Discussion with Gianna

Before gymnastics:
Gigi (age 4): “I think there will be a big feast at my gymnastics class!”
Me: “Why?”
Gigi: “Because Our Savior is coming!”

After gymnastics:
Gigi: “This girl at gymnastics kept jumping and yelling, ‘It’s Christmas! It’s Christmas!’ I told her it’s not Christmas yet; it’s Advent.”
Mary: “Do you know what Advent is?”
Gigi: “It’s when we wait for Jesus to get born!”


2 responses to “Discussion with Gianna

  1. Our kids both know that Christmas is about Jesus. We do Santa Claus, but they know that he gives presents to good children to celebrate Jesus’ Birthday.

    Rebecca and John love to kneel in front of our family’s nativity set and say this prayer that we made together: “Baby Jesus, in this season of Advent, we eagerly await your coming on Christmas day. We love you very much, and we can’t wait for you to get here. Amen.”

    Rebecca was an angel in her preschool nativity pageant at St. Patrick school this year:

  2. John C. Hathaway

    That’s cool, Joy! 🙂
    We’re travelling, so I’ll check that link when I have better bandwidth.

    We’ve always divided the presents up:
    1 present for each kid for St. Nicholas day.
    1 present for each kid, maybe 2, on Christmas Eve.
    1 or 2 presents on Christmas Day.
    Then 1 present each for Epiphany.
    Of course, Allie’s birthday is in January, and then there are all the presents they get from grandparents, etc.

    As for “Santa,” I have never really had a problem with the “santa” myth, seeing it as kind of like a hypothetical lay apostolate or whatever, but last year I got really deeply into studying the development of the American Santa Claus, and how it was so tied first to anti-Catholicism (co-opting our tradition of St. Nicholas–or St. Basil, in some countries–but stripping it of all over religious stuff, kind of like the earliest “secularization of Christmas”).

    There’s at least one guy in Columbia who’s a professional St. Nicholas–I kno there’s an Orthodox guy who does it; not sure if he’s the one that does all of them.
    But you see all sorts of announcements around the area this time of year for “meet St. Nicholas, the real Santa Claus.” One of the Catholic parishes has a breakfast with St. Nick on the weekend closest to St. Nicholas Day (Again, not sure if it’s the same guy).
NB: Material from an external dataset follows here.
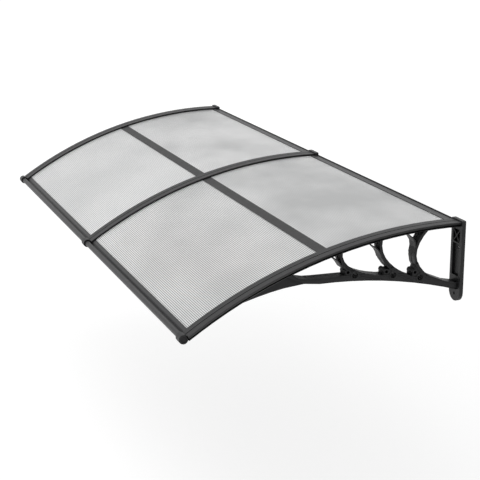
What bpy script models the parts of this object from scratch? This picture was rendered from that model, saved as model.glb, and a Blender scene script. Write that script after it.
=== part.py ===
"""Two-bay door canopy: twin-wall polycarbonate sheets carried by three moulded brackets.

X runs along the wall, Y out of the wall (the front is at -Y) and Z up, in metres. The origin is the
middle of the flat back of the middle bracket's wall plate. The roof is an arc about a line parallel
to X, so its pieces are drawn in (angle, rise): the angle from the crown towards the front, and the
height over the arm's top, square to it.
"""

import math

import bmesh
import bpy
from mathutils import Vector

# How many sides or steps the round forms have
BAR_SIDES = 16
HOLE_SIDES = 16
SMALL_SIDES = 10
ARM_STEPS = 20
CRESCENT_STEPS = 8
BRANCH_STEPS = 4
FOOT_STEPS = 10

# Roof
BAY = 1.000
ROOF_RADIUS = 1.414
CROWN_Y = -0.040
CROWN_Z = 0.1156
FIT = 0.0003

# Arm section, half widths and rises
CAP_HALF = 0.0258
CAP_TOP = 0.0015
CAP_CHAMFER = 0.0016
CAP_UNDER_HALF = 0.0222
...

    He wears a bright red bishops’ outfit with miter and crozier, but the long white beard and gloves, sits kids on his lap and talks to them, but gives the whole thing a more remotely religious touch.

    One of Mary’s brothers said “God went away with Santa Claus,” and that has always made her wary of confusing kids with what’s really a “noble lie” and what’s genuine belief.

    So we just tell the kids that Santa Claus is a nice imaginary game, based upon the real St. Nicholas.

    This, year, we’re spending Christma swith my parents, so I didn’t see the point in decorating, but I am a Christmas decorating fanatic, and I’m still waiting till we get a “real house” (as opposed to a townhouse) so I can achieve my dreams.